I will be glad and exult in you; I will sing praise to your name, O Most High’(Psalm 9:1-2).

‘I will thank you forever, because of what you have done.
In the presence of the faithful I will proclaim your name, for it is good’(Psalm 52:9).

‘It is good to give thanks to the Lord, to sing praises to your name, O Most High;
to declare your steadfast love in the morning, and your faithfulness by night,
to the music of the lute and the harp, to the melody of the lyre.
For you O Lord have made me glad by your work; at the works of your hands I sing for joy.
How great are your works, O Lord! Your thoughts are very deep!’(Psalm 92:1-5).

God’s answering of prayer is a frequent reason given for giving thanks

‘Blessed be the Lord, for he has heard the sound of my pleadings.
The Lord is my strength and my shield; in him my heart trusts;
so I am helped, and my heart exults, and with my song I give thanks to him’(Psalm 28:6-7).

‘O Lord my God, I cried to you for help, and you have healed me …
You have turned my mourning into dancing;
you have taken off my sackcloth and clothed me with joy,
so that my soul may praise you and not be silent.
O Lord my God, I will give thanks to you forever’(Psalm 30:2,11-12).

‘My vows to you I must perform, O God; I will render thank offerings to you.
For you have delivered my soul from death, and my feet from falling,
so that I may walk before God in the light of life’(Psalm 56:12-13).

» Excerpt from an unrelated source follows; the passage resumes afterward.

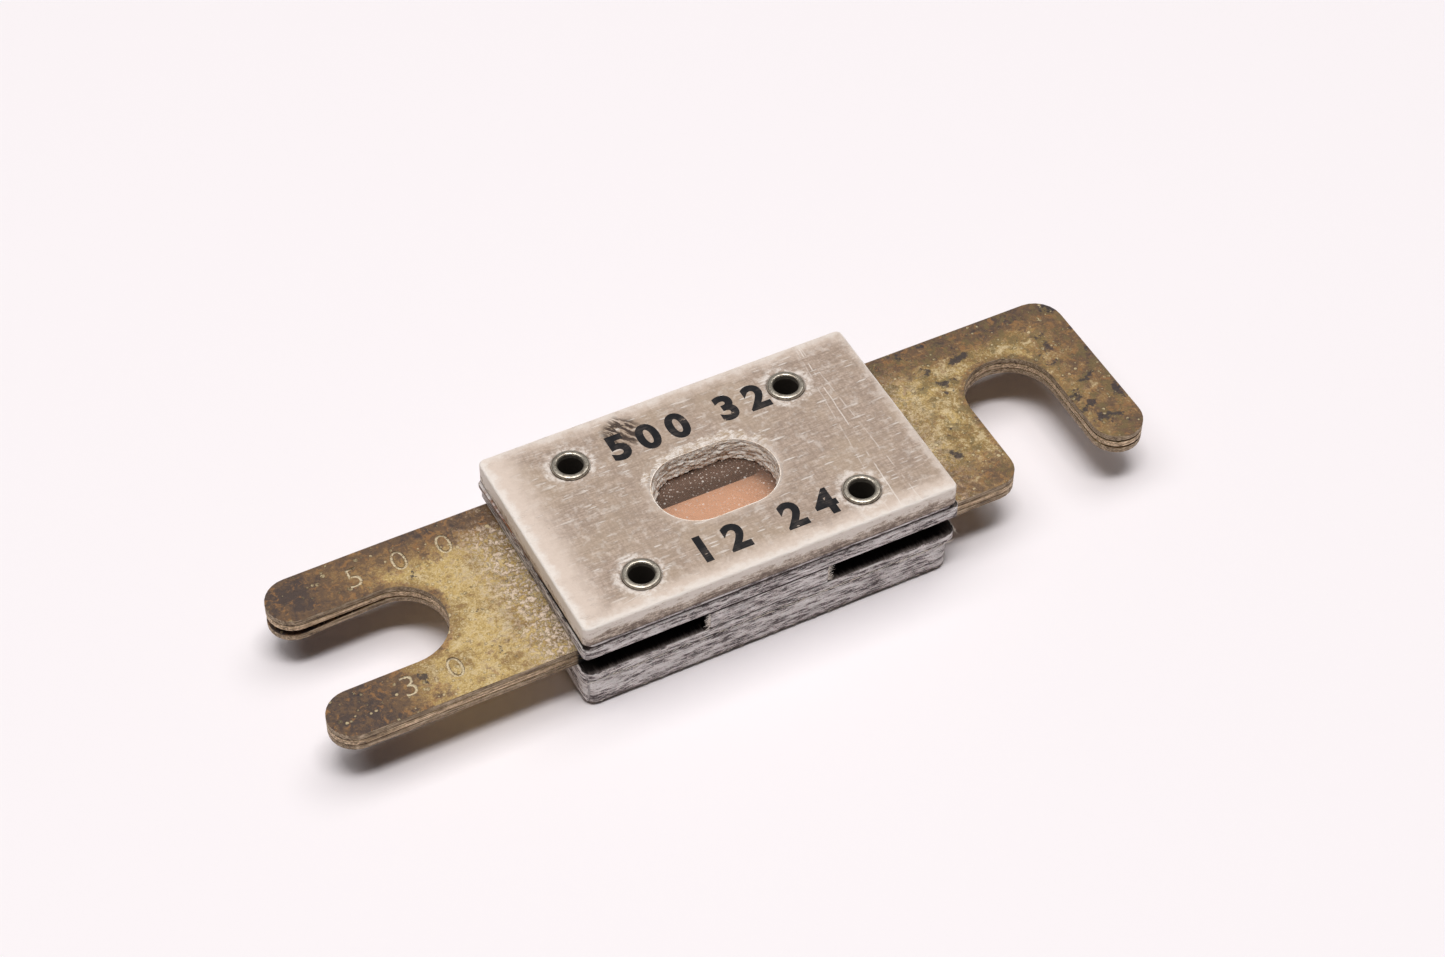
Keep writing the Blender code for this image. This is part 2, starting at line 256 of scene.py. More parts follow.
def cut_away(piece: bpy.types.Object, cutter: bpy.types.Object) -> None:
    """Takes a cutter's shape out of a piece and removes the cutter.

    Args:
        piece: the piece.
        cutter: closed solid that is taken out.
    """
    modifier = piece.modifiers.new("cut", "BOOLEAN")
    modifier.operation = "DIFFERENCE"
    modifier.solver = "EXACT"
    modifier.object = cutter
    apply_modifiers(piece)
    bpy.data.objects.remove(cutter, do_unlink=True)


class Wiring:
    """Adds shader nodes to one tree and joins their sockets."""

    def __init__(self, tree: bpy.types.NodeTree) -> None:
        """Keeps the tree to be wired."""
        self.tree = tree

    def join(self, socket: Socket, value: Number | Colour | Vector) -> None:
        """Gives a socket a value, or links it to another socket.

        Args:
            socket: the input.
            value: number, colour or vector, or the socket that it comes from.
        """
        if isinstance(value, Socket):
            self.tree.links.new(value, socket)
        elif isinstance(value, tuple) and socket.type == "RGBA":
            socket.default_value = (*value, 1.0)
        else:
            socket.default_value = value

    def node(
        self, kind: str, inputs: dict[str | int, object], **settings: object
    ) -> bpy.types.Node:
        """Adds a node.

        Args:
            kind: Blender's name of the node type.
            inputs: values or sockets for its inputs, by name or number.
            settings: properties of the node.

        Returns:
            The new node.
        """
        made = self.tree.nodes.new(kind)
        for key, value in settings.items():
            setattr(made, key, value)
        for key, value in inputs.items():
            self.join(made.inputs[key], value)
        return made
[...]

‘I will offer to you a thanksgiving sacrifice and call on the name of the Lord.
I will pay my vows to the Lord in the presence of all his people,
in the courts of the house of the Lord, in your midst, O Jerusalem.
Praise the Lord!’(Psalm 116:17-19).

‘I give you thanks, O Lord, with my whole heart; before the gods I sing your praise;
I bow down toward your holy temple and give thanks to your name
for your steadfast love and your faithfulness;
for you have exalted your name and your word above everything.
On the day I called, you answered me, you increased my strength of soul’(Psalm 138:1-3).